Reichhold is quite capable of the occasional striking and original haiku, as here (60):

strawberry
another red tongue
on mine

Rather confusingly, however, in a lengthy paragraph of pure rhetorical invention, she identifies the technique in this poem as “simile”—not “metaphor” as would be correct.

In addition to the many annoying errors mentioned above, Reichhold’s book has one major disadvantage: she wrote virtually all the sample poems in it herself. Thus, a reader new to haiku cannot discover how others solved various compositional problems, or even judge whether her poems actually represent the genre very well (like the one immediately above, her best tend to be emotionally or erotically charged). A Japanese haiku guide written this way would never see print, unless perhaps self-published. (I am told in a personal communication from the author that this was not Reichhold’s original intention, but that the publisher talked her into it because of time and space considerations. Perhaps these same considerations discouraged fact-checking.)

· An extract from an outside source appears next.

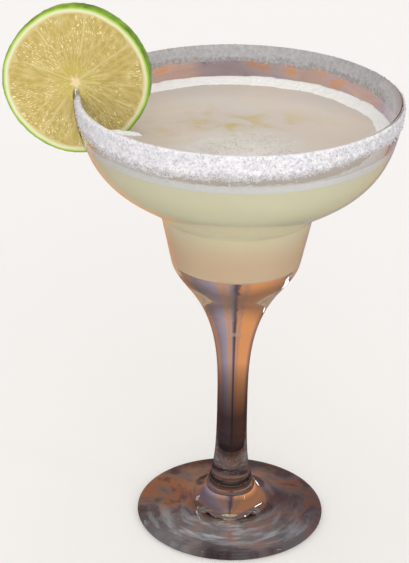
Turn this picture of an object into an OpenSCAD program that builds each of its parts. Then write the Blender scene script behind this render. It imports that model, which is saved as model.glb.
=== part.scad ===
// Margarita: a stepped stem glass with a salted rim, a cloudy lime drink with a
// froth collar, and a lime wheel slit and pushed onto the rim.
// Millimetres, +Z up. The origin is the centre of the ring that the foot rests on.
// -X is the side of the rim that carries the lime wheel, -Y is the front.

/* [Glass] */
// Height of the glass from the table to the lip
glass_h = 172; // [140:1:210]
// Outer diameter at the lip
rim_d = 116; // [96:1:140]
// Wall thickness at the lip
rim_wall = 1.8; // [1.4:0.1:2.6]
// Height of the wide upper bowl above its step
bowl_h = 43.5; // [36:0.5:52]
// Outer diameter of the lower cup at the step
cup_top_d = 56; // [46:1:62]
// Outer diameter of the lower cup at its bottom
cup_low_d = 48; // [40:1:52]
// Height of the lower cup
cup_h = 19; // [15:0.5:24]
// Wall thickness of the lower cup
cup_wall = 2.6; // [2:0.1:3.4]
// Depth of the rounded floor of the cavity below the lower cup's wall
floor_drop = 2.4; // [1.6:0.2:6.4]
// Length of the curve that eases the step between cup and bowl
step_ease = 1.8; // [1:0.1:3]

/* [Stem] */
// Diameter of the stem at its waist
stem_d = 11.5; // [9:0.1:14]
// Height of the waist above the table
waist_z = 48; // [38:1:60]
// Diameter of the solid shoulder under the cup
shoulder_d = 37.6; // [31:0.2:42]
// Drop from the lower cup's wall to the shoulder
shoulder_drop = 9.5; // [8:0.5:12]

/* [Foot] */
// Diameter of the foot
foot_d = 72; // [60:1:86]
// Thickness of the foot at its edge
foot_edge_t = 2.8; // [2.2:0.1:3.6]
// Width of the flat ring that the foot stands on
foot_ring_w = 7; // [5:0.5:9]
// Height of the hollow under the foot
foot_hollow = 1.8; // [1:0.1:2.2]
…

Reichhold’s Writing and Enjoying Haiku also has one major advantage. Much of the best material in the book appears, perhaps in slightly different form, on her Web site, including her various lists (see the pages indexed at <http://www.ahapoetry.com/haiku.htm>). And she knows—unlike Coomler and Bruce Ross [see my review of his book, How To Haiku, in MH 33.3]—that growing haiku readers and writers need a wide range of other resources. To handle this, she refers readers to a special section of her Web site devoted to augmenting the book, saying “Conventionally, in this part of the book, the reader just finds long lists of more books to read.… I have compiled one of those lists—about forty pages long. To save a few trees, that complete list has been put on the Web (http://www.ahapoetry.com/aguide)” (156). This online resource guide not only lists an extensive array of books without comment, but has a more helpful annotated list of haiku resources on the Web. It is the best part of the book. Aside from that, I cannot recommend this book to those newly interested in haiku.